SOURCE EXCERPT:
++++++

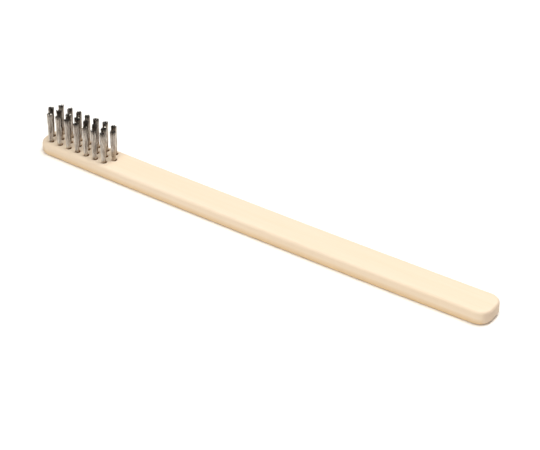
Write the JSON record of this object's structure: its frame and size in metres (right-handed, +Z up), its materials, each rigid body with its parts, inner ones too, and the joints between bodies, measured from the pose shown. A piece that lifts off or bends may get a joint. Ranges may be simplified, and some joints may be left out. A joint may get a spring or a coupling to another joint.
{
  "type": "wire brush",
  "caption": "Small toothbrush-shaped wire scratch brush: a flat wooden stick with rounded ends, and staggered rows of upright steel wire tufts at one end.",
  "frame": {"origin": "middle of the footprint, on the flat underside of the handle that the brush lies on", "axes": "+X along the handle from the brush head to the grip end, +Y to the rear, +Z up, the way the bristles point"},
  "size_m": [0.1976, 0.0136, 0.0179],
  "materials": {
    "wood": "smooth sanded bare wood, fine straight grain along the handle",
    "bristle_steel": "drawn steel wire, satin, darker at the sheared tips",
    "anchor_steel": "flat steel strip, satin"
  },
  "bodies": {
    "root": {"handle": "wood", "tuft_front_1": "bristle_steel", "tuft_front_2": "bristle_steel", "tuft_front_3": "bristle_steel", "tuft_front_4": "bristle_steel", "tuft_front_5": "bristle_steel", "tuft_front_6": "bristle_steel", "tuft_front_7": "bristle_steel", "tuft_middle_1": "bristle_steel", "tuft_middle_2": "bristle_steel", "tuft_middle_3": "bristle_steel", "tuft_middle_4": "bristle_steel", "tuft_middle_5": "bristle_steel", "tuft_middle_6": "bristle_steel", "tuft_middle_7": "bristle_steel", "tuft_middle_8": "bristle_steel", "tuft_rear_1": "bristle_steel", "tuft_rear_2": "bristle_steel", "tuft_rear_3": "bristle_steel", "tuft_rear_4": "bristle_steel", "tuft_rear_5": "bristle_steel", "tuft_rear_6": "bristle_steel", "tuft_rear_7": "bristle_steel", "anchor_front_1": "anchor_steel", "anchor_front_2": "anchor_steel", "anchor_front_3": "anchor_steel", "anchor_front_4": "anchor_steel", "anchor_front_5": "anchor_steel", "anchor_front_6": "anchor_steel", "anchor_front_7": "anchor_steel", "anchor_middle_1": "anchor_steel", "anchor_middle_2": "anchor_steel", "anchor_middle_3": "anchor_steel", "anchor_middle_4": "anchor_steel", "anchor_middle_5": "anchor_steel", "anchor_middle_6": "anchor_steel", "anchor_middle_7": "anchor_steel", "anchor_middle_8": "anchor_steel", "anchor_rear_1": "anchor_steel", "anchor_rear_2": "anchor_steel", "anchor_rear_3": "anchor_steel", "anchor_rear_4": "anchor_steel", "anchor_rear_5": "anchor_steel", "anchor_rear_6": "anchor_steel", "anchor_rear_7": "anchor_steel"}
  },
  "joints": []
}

++++++

WORK TO BE COMPLETED:
Copy out each line exactly.

OUTPUT FOR THIS EXERCISE:
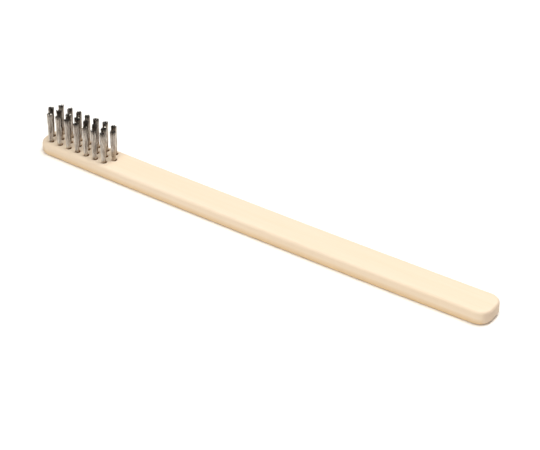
Write the JSON record of this object's structure: its frame and size in metres (right-handed, +Z up), its materials, each rigid body with its parts, inner ones too, and the joints between bodies, measured from the pose shown. A piece that lifts off or bends may get a joint. Ranges may be simplified, and some joints may be left out. A joint may get a spring or a coupling to another joint.
{
  "type": "wire brush",
  "caption": "Small toothbrush-shaped wire scratch brush: a flat wooden stick with rounded ends, and staggered rows of upright steel wire tufts at one end.",
  "frame": {"origin": "middle of the footprint, on the flat underside of the handle that the brush lies on", "axes": "+X along the handle from the brush head to the grip end, +Y to the rear, +Z up, the way the bristles point"},
  "size_m": [0.1976, 0.0136, 0.0179],
  "materials": {
    "wood": "smooth sanded bare wood, fine straight grain along the handle",
    "bristle_steel": "drawn steel wire, satin, darker at the sheared tips",
    "anchor_steel": "flat steel strip, satin"
  },
  "bodies": {
    "root": {"handle": "wood", "tuft_front_1": "bristle_steel", "tuft_front_2": "bristle_steel", "tuft_front_3": "bristle_steel", "tuft_front_4": "bristle_steel", "tuft_front_5": "bristle_steel", "tuft_front_6": "bristle_steel", "tuft_front_7": "bristle_steel", "tuft_middle_1": "bristle_steel", "tuft_middle_2": "bristle_steel", "tuft_middle_3": "bristle_steel", "tuft_middle_4": "bristle_steel", "tuft_middle_5": "bristle_steel", "tuft_middle_6": "bristle_steel", "tuft_middle_7": "bristle_steel", "tuft_middle_8": "bristle_steel", "tuft_rear_1": "bristle_steel", "tuft_rear_2": "bristle_steel", "tuft_rear_3": "bristle_steel", "tuft_rear_4": "bristle_steel", "tuft_rear_5": "bristle_steel", "tuft_rear_6": "bristle_steel", "tuft_rear_7": "bristle_steel", "anchor_front_1": "anchor_steel", "anchor_front_2": "anchor_steel", "anchor_front_3": "anchor_steel", "anchor_front_4": "anchor_steel", "anchor_front_5": "anchor_steel", "anchor_front_6": "anchor_steel", "anchor_front_7": "anchor_steel", "anchor_middle_1": "anchor_steel", "anchor_middle_2": "anchor_steel", "anchor_middle_3": "anchor_steel", "anchor_middle_4": "anchor_steel", "anchor_middle_5": "anchor_steel", "anchor_middle_6": "anchor_steel", "anchor_middle_7": "anchor_steel", "anchor_middle_8": "anchor_steel", "anchor_rear_1": "anchor_steel", "anchor_rear_2": "anchor_steel", "anchor_rear_3": "anchor_steel", "anchor_rear_4": "anchor_steel", "anchor_rear_5": "anchor_steel", "anchor_rear_6": "anchor_steel", "anchor_rear_7": "anchor_steel"}
  },
  "joints": []
}